Use a clean, dry cloth, holding it just under the soiled area, on the wrong side of the fabric, while dabbing the right side of the fabric with another clean cloth, dipped in soapy water. When the soap has removed the stain, replace the under-cloth with another clean dry cloth, and rinse well the affected area by dabbing with clean water.

 

When the gown is heavily soiled, and is washable, hand wash it. Use a mild soap, like Ivory flakes and warm water. Rinse thoroughly with warm water.

 

Lay the garment flat and allow it to dry thoroughly before storing. Do not hang an heirloom gown to drip dry, nor tumble dry it in a machine because delicate fabrics, embroidery, and/or laces may be permanently damaged.

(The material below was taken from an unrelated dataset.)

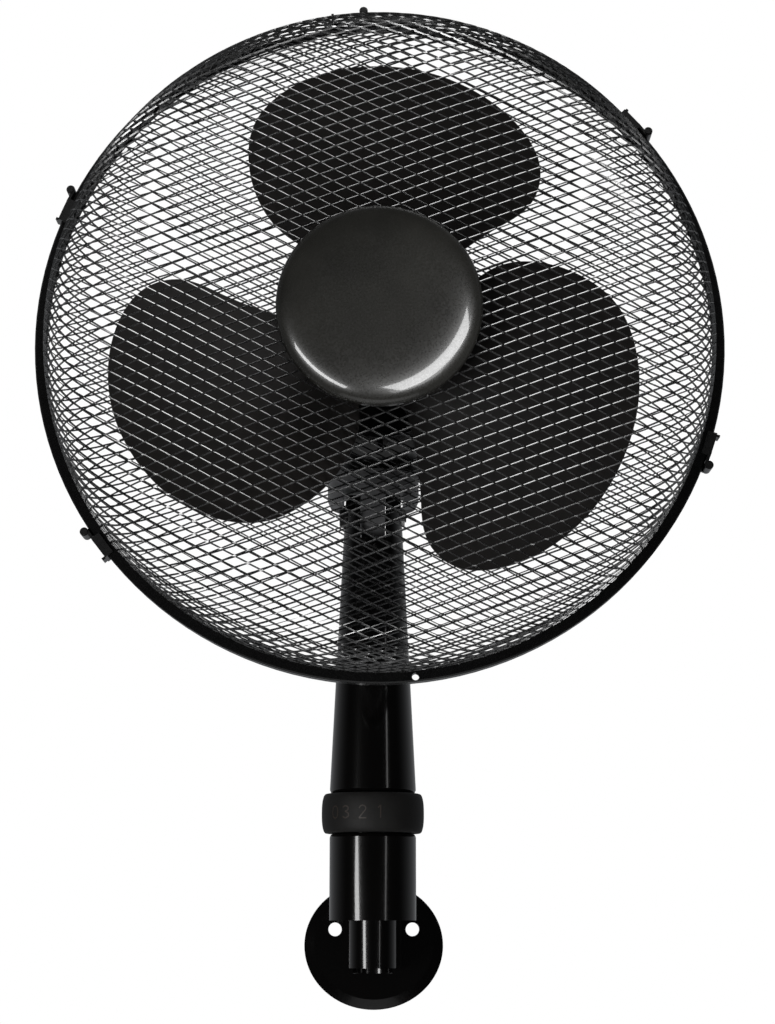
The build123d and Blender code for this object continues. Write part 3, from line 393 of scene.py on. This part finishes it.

Consult a cleaning professional to remove stains you have not been able to eradicate.

 

Storage

 

If available, store the heirloom gown in an acid free card-board box large enough to hold the gown without folding. Label and date the box. Document the history of the heirloom and store the documentation in an envelope attached to the outside of the box. Use acid free paper to stuff the sleeves and bust. Wrap the gown with fresh, triple-washed and fully dried, unbleached muslin. Store the box in a cool, dry room.

 

It is important to inspect the gown, visually, once a year. If signs of decay or damage are found, you may want to take garment to a professional conservator for restoration.

 

To inspect the garment, take it out of the storage box and hold it up to light to check for pinholes and thin or worn spots; lay it out and check for rust spots, browning at fold lines, fading or uneven color, severe creases and tears. The more sheer the fabric or more dense the pile, the more difficult it will be to detect pinholes and thin areas. Gently tug suspicious areas to test thread strength.

 

Rust spots may indicate fabric rot and trying to remove them could cause loss of fibers, creating holes. Discoloration, spotting and splitting could be signs of prolonged exposure to sunlight; musty odor is an indicator of mildew. Check for dark flecks, uneven color or thread runs throughout.

 

Check for storage stresses of the fabric causing distortions of the grain. Proper alignment of the grain is crucial for straight-line designs, plaids and checks. Also check the wrong side. Not all flaws or damage will be evident on the right side. Look for evidence of insects, dead or alive, and insect damage. Telltale signs are brownish or bluish circles with fuzzy outlines or hard shells covered with fuzz.

 

On heirlooms made of wool, check for moth holes and odor; for silk, rayon and nylon, check for evidence of splitting, particularly at fold and crease lines, and for spotting. On velvet, check the right side for shiny or bald spots, creases and crushing. Check the back side for splitting. Be wary of creases which look permanently set in unless that is the way fabric was intended to be.

 
Once you have assessed the gown’s condition, determine if the damage can be repaired. Work carefully around any flaws. Salvageable areas can be cleaned. The optimum conditions will be clear of moth-eaten wool, damaged silk and rayon. If light creases are the only drawback in otherwise acceptable washable rayon and silk, those can be removed by washing.


Also be aware that gowns made using wool fabric may acquire a musty odor during storage and there is no guarantee that the odor can be eliminated. Sometimes brushing and airing outdoors or dry cleaning or laundering may remove the odor. Whatever methods are used for removal, wool should be in good condition for treatments to be effective.
      

 If the gown does not fit the storing box and needs to be folded, rearrange the folds every year to avoid yellowing and to reduce stress on the seams, weakening of the fabric on the crease lines. Wash and dry the muslin thoroughly, rewrap the gown, and store your heirloom away carefully for another year.